Cette œuvre mature est travaillée avec finesse ; une pièce d’orfèvrerie qui tire sa force et sa beauté d’une rare organicité entre la musique interne du texte de Marie-Claude Verdier, la justesse des rythmes et l’intelligence de l’environnement sonore de Jean-Sébastien Dallaire, les syncopes lumineuses de Michael Brunet et l’agilité fougueuse de Magali Lemèle, qui module habilement ce récit d’un fragment à l’autre.
La scénographie repose essentiellement sur le travail de conception de la lumière de Michael Brunet. Deux écrans blancs luminescents pivotent dans l’aire de jeu, comme deux éclats catapultés dans l’espace après l’implosion, au gré des récits d’Ariane. Ces parois mobiles éclairées aux néons sont froides et lisses, aussi aseptisées et crues que le quotidien bureaucrate qu’Ariane exècre. Clignotantes et envahissantes, elles rappellent subtilement la sphère virtuelle et ses nombreuses interfaces (téléviseur, ordinateur, téléphones, etc.) qui font bien souvent écran au réel. Dans cet espace où tout est blanc ou noir et où il est difficile de trouver des zones grises, la silhouette d’Ariane se démultiplie en de nombreuses ombres projetées sur les panneaux, témoignant habilement de la fracture interne dont elle fait le récit.
En scène, la précision du travail conjoint de Magali Lemèle et du multi-instrumentiste Jean-Sébastien Dallaire impressionne. L’univers sonore de ce dernier, enregistré en temps réel avec un effet de boucle et créé à partir d’un ensemble de percussions vocales et instrumentales, de jouets et d’objets divers est à la fois inventif, discret et d’une efficacité remarquable. Il souligne la fragmentation identitaire du personnage, en multipliant la polyrythmie et en accumulant les échos et les effets d’interférence. Les deux interprètes se répondent et oscillent entre le swing, le slam, le blues et le rock : cette architecture sonore finement achevée confère au spectacle un souffle ludique et dynamisant. Il y a donc quelque chose d’intrinsèquement musical dans cette création et en ce sens, il semble que Magali Lemèle atteint son but : à titre d’interprète, « elle « joue du personnage » comme le musicien d’un instrument. »
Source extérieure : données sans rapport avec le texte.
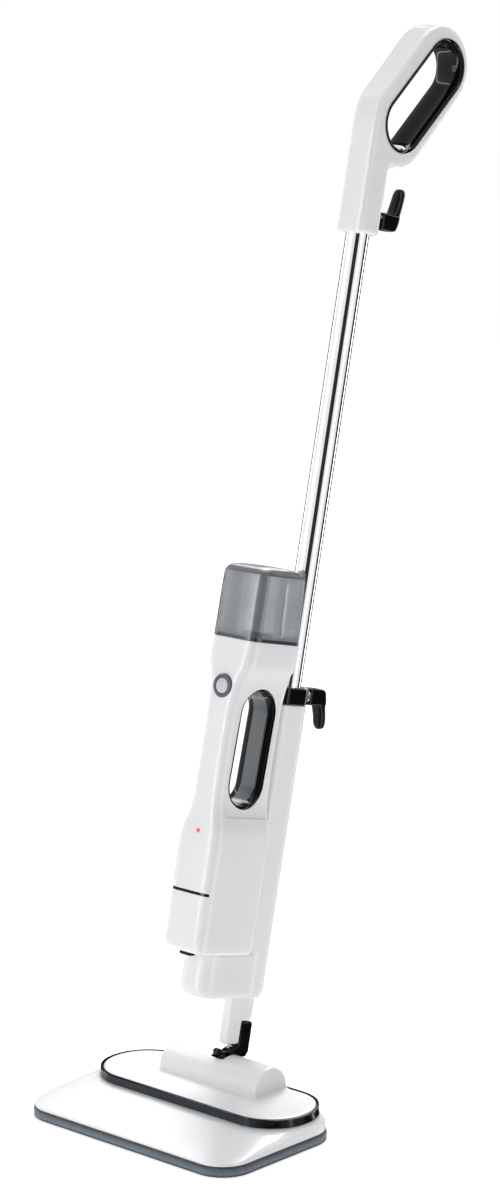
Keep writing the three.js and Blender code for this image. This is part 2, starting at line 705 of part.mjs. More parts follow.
// The stem: a straight socket that bends back into the front of the loop.
function stemOutline(inset) {
  const front = SOCKET_FRONT + inset;
  const rear = SOCKET_REAR - inset;
  const bottom = SOCKET_BOTTOM - (inset > 0 ? -WALL : 0);
  return [
    [front, bottom], [rear, bottom], [rear, 968], [24 - inset, 985], [40, 1020],
    [60, 1085], [BROW[0] + 0.8 * inset, BROW[1] - 0.6 * inset], [-6 + inset, 1051.5 - inset / 3],
    [-11.5 + inset, 1043], [-15.4 + inset, 1032], [front, 1020],
  ];
}

function handle() {
  const outer = join(
    plate(stemOutline(0), -HANDLE_HALF_WIDTH, HANDLE_HALF_WIDTH, 5),
    plate(loopOutline(0), -HANDLE_HALF_WIDTH, HANDLE_HALF_WIDTH, 5),
  );
  const room = HANDLE_HALF_WIDTH - WALL;
  const inner = join(plate(stemOutline(WALL), -room, room, 3), plate(loopOutline(-WALL), -room, room, 3));
  const sleeve = plate(
    leaningStadium(LOOP_S, LOOP_W, LOOP_STRAIGHT, LOOP_HOLE_RADIUS + 2.2 + GAP, LOOP_ANGLE, 10),
    -FAR,
    FAR,
  );
  const tubeHole = bar([0, 0, SOCKET_BOTTOM - 9], [0, 0, SOCKET_BOTTOM + 12], TUBE_RADIUS + GAP, 32);
  return withBosses(outer, cut(outer, inner, sleeve, tubeHole), HANDLE_SCREWS);
}

// A liner: a sleeve through the opening with a rolled rim over each face.
function liner(s, w, straight, rim, hole, angle, halfWidth, seat) {
  const reach = rim - hole;
  const x = halfWidth;
  const bed = seat + GAP;
  const section = [
    [0, x - reach - 1], [0.5, x - reach * 0.45], [reach * 0.45, x - 0.5], [reach * 0.75, x],
    [reach, x - 0.7], [reach, bed], [2.2, bed], [2.2, -bed], [reach, -bed], [reach, -x + 0.7],
    [reach * 0.75, -x], [reach * 0.45, -x + 0.5], [0.5, -x + reach * 0.45], [0, -x + reach + 1],
  ];
  return stadiumRing(s, w, straight, hole, angle, section.reverse());
}

// --------------------------------------------------------------- steam unit
// The unit's skin at heights along the pole: front face, half width, corner radius, and
// how far the finger recess is let into its sides.
const UNIT_SKIN = [
  [UNIT_BOTTOM, -106, 26, 10, 0],
  [135.5, -109, 28, 11, 0],
  [142, -110.4, 28.8, 12, 0],
  [235, -110.6, 29, 12, 0],
  [252, -109.8, 28.6, 12, 0],
  [263, -109, 27.5, 12, 0],
  [273, -108, 24.4, 12, 1.6],
  [284, -107.3, 21.4, 11, 1.5],
  [297, -107, 19.6, 10, 1.3],
  [345, -107, 19.2, 10, 1.2],
  [392, -106.2, 19.8, 10, 1.3],
  [405, -105.4, 21.4, 11, 1.6],
  [418, -104.4, 24, 12, 1.8],
  [428, -103.5, 27.6, 12, 2],
  [434, -103, 30, 12, 2],
  [448, -102, 31.4, 12, 0],
  [UNIT_TOP, -101, 31.8, 12, 0],
];
const RECESS = { front: -100, top: 425.5, bottom: 276, topRadius: 14, bottomRadius: 8, slope: 0.105 };

function unitRear(w) {
  return w > 420 ? UNIT_REAR - 2.5 * Math.min(1, (w - 420) / 20) : UNIT_REAR;
}

// The skin moved inward by an inset, with its sides taken in to the recess' floor or not,
// and its front and rear pushed out a little.
function unitSkin(inset, recessed = false, spread = 0) {
  return loft(
    UNIT_SKIN.map(([w, front, half, radius, recess]) => {
      const isEnd = w === UNIT_BOTTOM ? inset : w === UNIT_TOP ? -inset : 0;
      const halfWidth = half - inset - (recessed ? recess : 0);
      const [start, end] = [front + inset - spread, unitRear(w) - inset + spread];
      const outline = roundedBox(start, end, halfWidth, radius - inset, Math.max(2, 7 - inset), 4);
      return { z: w + isEnd, outline };
    }),
  );
}

// What the recess takes from the sides round the finger slot. Its top edge rises rearward.
function fingerRecess() {
  const { front, top, bottom, topRadius, bottomRadius, slope } = RECESS;
  const tilt = Math.atan(slope);
  const q = Math.PI / 2;
  const outline = [
    [0, bottom],
    [0, top - slope * (front + topRadius)],
    ...arc(front + topRadius, top - topRadius, topRadius, q + tilt, 2 * q, 6),
    ...arc(front + bottomRadius, bottom + bottomRadius, bottomRadius, 2 * q, 3 * q, 5),
  ];
  return cut(plate(outline, -FAR, FAR), unitSkin(0, true, 1));
}

// The unit's front face at a height.
function unitFront(w) {
  const above = UNIT_SKIN.findIndex(([height]) => height >= w);
  const [w0, s0] = UNIT_SKIN[above - 1];
  const [w1, s1] = UNIT_SKIN[above];
  return s0 + ((s1 - s0) * (w - w0)) / (w1 - w0);
}

const BUTTON_FACE = unitFront(BUTTON_W) - 1.6;
const SPOUT_S = -62;
const LATCH_S = -97;
const LATCH_HALF_WIDTH = 6.5;

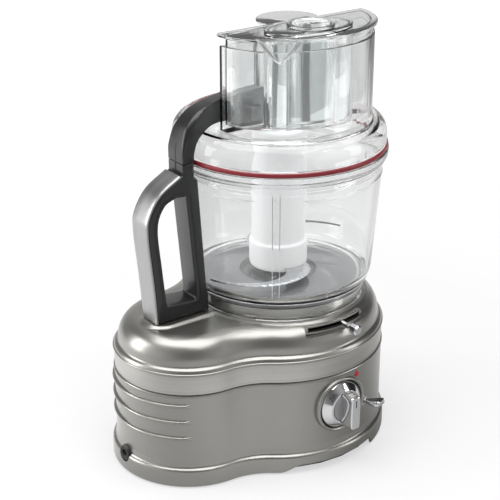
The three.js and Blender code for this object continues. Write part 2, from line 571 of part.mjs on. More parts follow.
function addLid() {
  const l = LID;
  const cover = lathe([
    [0, l.plate], [l.spigot - 2.4, l.plate], [l.spigot - 2.4, l.spigotLow], [l.spigot, l.spigotLow],
    [l.spigot, l.low], [l.rim, l.low], [l.rim, 343], [l.rim - 1.5, 349], [l.rim - 6, 353.6],
    [l.groove + 1.6, l.top], [l.groove, l.top - 1.4], [l.groove - 1.6, l.top], [0, l.top],
  ]);
  const wall = slab(tubeOutline(0), l.plate, TUBE.rim);
  const column = disc(COLUMN.r, l.plate + 1, COLUMN.high, COLUMN.x, COLUMN.y, 32);
  const columnBore = disc(COLUMN.r - COLUMN.wall, l.top, COLUMN.high + 1, COLUMN.x, COLUMN.y, 32);
  const behind = box(-60, 80, TUBE.y - 1, 60, l.plate, COLUMN.high + 2);
  const shell = join(cover, wall, column.intersect(behind));
  const bore = slab(tubeOutline(TUBE.wall), l.plate - 1, TUBE.rim + 1);
  const columnHollow = columnBore.intersect(box(-60, 80, TUBE.y, 60, l.top, COLUMN.high + 2));
  addPiece('lid_shell', cut(shell, bore, columnHollow), CLEAR);
  addPiece('lid_seal', ring(SEAL.inner, SEAL.outer, SEAL.low, SEAL.high, 48), RED);

  const low = HANDLE.joint + 0.7;
  const top = spline([[HANDLE.outer, low], [-126.6, 347], [-119, 367], [-98, 382], [ARM.neck, 390]], 18);
  const bend = [[ARM.neck, ARM.under], [-86, 363.5], [-105, 354.6], [-112.4, 341], [-113.8, low]];
  const under = spline(bend, 12);
  const foot = LID.top + GAP;
  const block = pairs([[ARM.end, ARM.top], [ARM.end, foot], [ARM.block, foot], [ARM.block, ARM.under]]);
  const arm = profile([...top, ...block, ...under], -HANDLE.half, HANDLE.half);
  const besideTube = box(-84.5, 0, -20, TUBE.y + 0.6, 340, 400);
  const overLid = disc(l.rim + 1, l.low - 1, l.top + GAP, 0, 0, 48);
  addPiece('lid_arm', cut(arm, besideTube, overLid), BLACK);
}

// ---------------------------------------------------------------- nested pushers

function addPushers() {
  const inner = TUBE.wall + LARGE.clearance;
  const sleeve = { a: OVAL.a + LARGE.wall, b: OVAL.b + LARGE.wall };
  const wall = slab(tubeOutline(inner), LARGE.low, LARGE.plate + 1, tubeOutline(inner + LARGE.wall));
  const oval = slab(ellipse(OVAL.x, OVAL.y, sleeve.a, sleeve.b), LARGE.low, LARGE.plate + 1,
    ellipse(OVAL.x, OVAL.y, OVAL.a, OVAL.b));
  const plate = slab(tubeOutline(-LARGE.overhang), LARGE.plate, LARGE.top);
  const lobe = disc(COLUMN.r + 0.5, LARGE.plate, LARGE.top, COLUMN.x + 3, COLUMN.y + 1, 32);
  const hole = slab(ellipse(OVAL.x, OVAL.y, OVAL.a, OVAL.b), LARGE.low - 1, LARGE.top + 1);
  addPiece('large_pusher', cut(join(wall, oval, plate, lobe), hole), CLEAR);
  const [front, back] = [TUBE.y + 4, TUBE.y + 11];
  for (const [name, x] of BARS.at) {
    addPiece(name, box(x - BARS.half, x + BARS.half, front, back, BARS.low, LARGE.plate - GAP), BLACK);
  }

  const m = { a: OVAL.a - MEDIUM.clearance, b: OVAL.b - MEDIUM.clearance };
  const cup = slab(ellipse(OVAL.x, OVAL.y, m.a, m.b), MEDIUM.low, MEDIUM.flange + 1,
    ellipse(OVAL.x, OVAL.y, m.a - MEDIUM.wall, m.b - MEDIUM.wall));
  const sleeveForSmall = ring(SMALL.r, SMALL.r + MEDIUM.wall, MEDIUM.low, MEDIUM.flange + 1, 28);
  const tube = sleeveForSmall.translate([SMALL.x, SMALL.y, 0]);
  const flange = slab(ellipse(OVAL.x, OVAL.y, m.a + 3.5, m.b + 3), MEDIUM.flange, MEDIUM.top);
  const bore = disc(SMALL.r, MEDIUM.low - 1, MEDIUM.top + 1, SMALL.x, SMALL.y, 28);
  addPiece('medium_pusher', cut(join(cup, tube, flange, spout()), bore), CLEAR);

  const r = SMALL.r - SMALL.clearance;
  const plug = lathe([[0, SMALL.low], [r, SMALL.low], [r, SMALL.flange], [r + 3.4, SMALL.flange],
    [r + 3.4, SMALL.top], [r - SMALL.wall, SMALL.top], [r - SMALL.wall, SMALL.low + SMALL.wall],
    [0, SMALL.low + SMALL.wall]], 28);
  addPiece('small_pusher', plug.translate([SMALL.x, SMALL.y, 0]), CLEAR);
}

// A pouring lip: half a cone that hangs outside the rim of the feed tube.
function spout() {
  const angle = radians(SPOUT.angle);
  const x = TUBE.x + TUBE.a * Math.cos(angle);
  const y = TUBE.y + TUBE.b * Math.sin(angle);
  const turn = Math.atan2(Math.sin(angle) / TUBE.b, Math.cos(angle) / TUBE.a);
  const cone = (top, bottom, low, high) => {
    const geometry = new THREE.CylinderGeometry(top, bottom, high - low, 24).rotateX(Math.PI / 2);
    geometry.translate(0, 0, (low + high) / 2).scale(SPOUT.reach / SPOUT.half, 1, 1).rotateZ(turn);
    return solid(geometry.translate(x, y, 0));
  };
  const outer = cone(SPOUT.half, 3, SPOUT.low, MEDIUM.top);
  const inner = cone(SPOUT.half - SPOUT.wall, 1, SPOUT.low + SPOUT.wall, MEDIUM.top + 0.1);
  const clear = slab(tubeOutline(-LARGE.overhang - 0.6), SPOUT.low - 1, MEDIUM.flange - GAP / 2);
  const lip = cut(outer, clear);
  return cut(lip, cut(inner, slab(tubeOutline(-LARGE.overhang - 2), SPOUT.low - 1, MEDIUM.top + 1)));
}

// ---------------------------------------------------------------- the whole machine

addBase();
addDrive();
addControls();
addBowl();
addBlade();
addLid();
addPushers();

export default processor;
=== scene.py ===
"""Looks of a large countertop food processor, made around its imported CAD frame.

Sizes in the classes are millimetres about the bowl's axis, with Z up from the floor. to_frame() turns them
into metres in the frame, whose origin is the middle of the machine's box.
"""
import json
import logging
import math
from dataclasses import dataclass, field
from enum import Enum

import bmesh
import bpy
import numpy as np
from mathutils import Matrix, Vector
from mathutils.geometry import tessellate_polygon


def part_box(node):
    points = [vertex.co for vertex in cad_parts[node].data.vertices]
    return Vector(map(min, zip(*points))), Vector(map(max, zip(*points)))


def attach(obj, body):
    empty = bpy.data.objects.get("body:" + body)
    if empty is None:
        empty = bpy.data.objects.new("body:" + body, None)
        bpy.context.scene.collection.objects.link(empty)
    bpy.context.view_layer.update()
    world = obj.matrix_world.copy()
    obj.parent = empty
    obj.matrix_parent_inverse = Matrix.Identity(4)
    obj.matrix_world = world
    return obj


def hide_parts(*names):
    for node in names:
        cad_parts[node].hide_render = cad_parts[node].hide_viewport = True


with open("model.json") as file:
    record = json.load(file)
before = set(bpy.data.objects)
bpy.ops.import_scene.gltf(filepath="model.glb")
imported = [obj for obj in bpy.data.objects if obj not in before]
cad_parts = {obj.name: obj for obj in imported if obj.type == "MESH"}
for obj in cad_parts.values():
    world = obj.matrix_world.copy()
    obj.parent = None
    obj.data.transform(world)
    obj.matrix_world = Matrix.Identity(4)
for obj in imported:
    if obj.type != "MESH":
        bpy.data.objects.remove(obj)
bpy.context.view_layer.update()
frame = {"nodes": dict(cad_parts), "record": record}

Array = np.ndarray
MM = 0.001
log = logging.getLogger("processor")

_low, _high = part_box("drive_spindle")
AXIS = np.array([(_low.x + _high.x) / 2, (_low.y + _high.y) / 2, 0.0])


def to_frame(points: Array) -> Array:
    """Turns millimetres about the bowl's axis into metres in the frame."""
    return np.asarray(points, float) * MM + AXIS


class Plane(Enum):
    """The plane that an outline is drawn in, and the way it is then thickened."""

    PLAN = "plan"      # outline in X and Y, thickened along Z
    SIDE = "side"      # outline in X and Z, thickened along Y
    FRONT = "front"    # outline in X and Z, thickened along -Y

    def place(self, uvh: Array) -> Array:
        """Puts outline points and their height along the thickness in space.

        Args:
            uvh: Rows (u, v, h): the outline's two coordinates and the height.

        Returns:
            Rows (x, y, z).
        """
        u, v, h = uvh[..., 0], uvh[..., 1], uvh[..., 2]
        if self is Plane.PLAN:
            return np.stack([u, v, h], -1)
        return np.stack([u, h if self is Plane.SIDE else -h, v], -1)


class Facing(Enum):
    """Where the axle of a turned piece points."""

    UP = ((1, 0, 0), (0, 1, 0), (0, 0, 1))
    FRONT = ((1, 0, 0), (0, 0, -1), (0, 1, 0))
    LEFT = ((0, 0, -1), (0, 1, 0), (1, 0, 0))


class Merge(Enum):
    """How one solid changes another."""

    JOIN = "UNION"
    CUT = "DIFFERENCE"


# ---------------------------------------------------------------- curves


def smooth(points: list | Array, steps: int = 8) -> Array:
    """A Catmull-Rom curve: each span is the cubic through its ends with their neighbours' slopes.

    Args:
        points: The places that the curve passes through.
        steps: Samples in each span.

    Returns:
        The sampled curve, one row for each sample.
    """
    p = np.asarray(points, float)
    padded = np.vstack([2 * p[0] - p[1], p, 2 * p[-1] - p[-2]])
    t = np.linspace(0, 1, steps, endpoint=False)[None, :, None]
    a, b, c, d = padded[:-3, None], padded[1:-2, None], padded[2:-1, None], padded[3:, None]
    spans = 2 * b + (c - a) * t + (2 * a - 5 * b + 4 * c - d) * t**2 + (3 * b - a - 3 * c + d) * t**3
    return np.vstack([spans.reshape(-1, p.shape[1]) / 2, p[-1:]])


def rounded(corners: list | Array, trim: float | list = 0.8, steps: int = 4) -> Array:
    """A closed outline whose corners are parabolas that start and end a trimmed length away from them.

    Args:
        corners: The corners in order.
        trim: Length taken off each side of a corner, for all corners or for each.
        steps: Samples in each corner's curve.

    Returns:
        The closed outline without a repeated last point.
    """
    p = np.asarray(corners, float)
    cut = np.broadcast_to(np.asarray(trim, float), (len(p),))[:, None]
    before, after = np.roll(p, 1, 0) - p, np.roll(p, -1, 0) - p
    reach = lambda side: side * np.minimum(cut / np.linalg.norm(side, axis=1, keepdims=True), 0.49)
    start, end = (p + reach(before))[:, None], (p + reach(after))[:, None]
    t = np.linspace(0, 1, steps + 1)[None, :, None]
    return ((1 - t) ** 2 * start + 2 * t * (1 - t) * p[:, None] + t**2 * end).reshape(-1, 2)


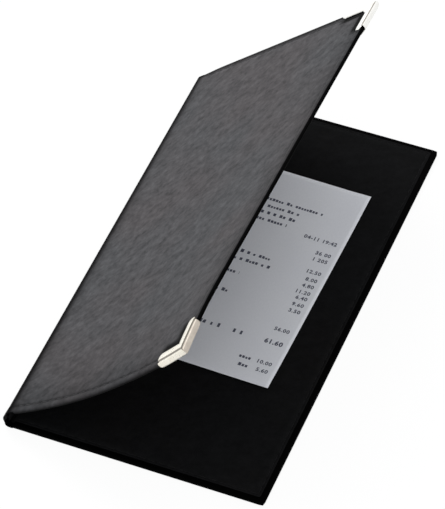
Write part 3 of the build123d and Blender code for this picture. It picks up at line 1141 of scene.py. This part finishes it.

Dans Je n’y suis plus, l’explosion interne, issue d’abord d’un effarement, devient peu à peu un acte de résistance et un mode d’affirmation identitaire. C’est grâce à la puissance et à l’impulsion de l’éclatement que le vivant peut enfin espérer trouver sa forme. Le spectacle semble insister sur l’importance de savoir dire non, pour mieux pouvoir dire « je », et ce pour enfin pouvoir dire « nous » : une parole porteuse d’espoir, rythmée, entraînante et nécessaire. Et si ça ne faisait que commencer ?
Je n’y suis plus
Texte : Marie-Claude Verdier. Mise en scène : Magali Lemèle et Louise Naubert. Une coproduction de Magali Lemèle, du Théâtre français du CNA et des Créations In Vivo. À la salle Fred-Barry du Théâtre Denise-Pelletier jusqu’au 19 septembre 2014.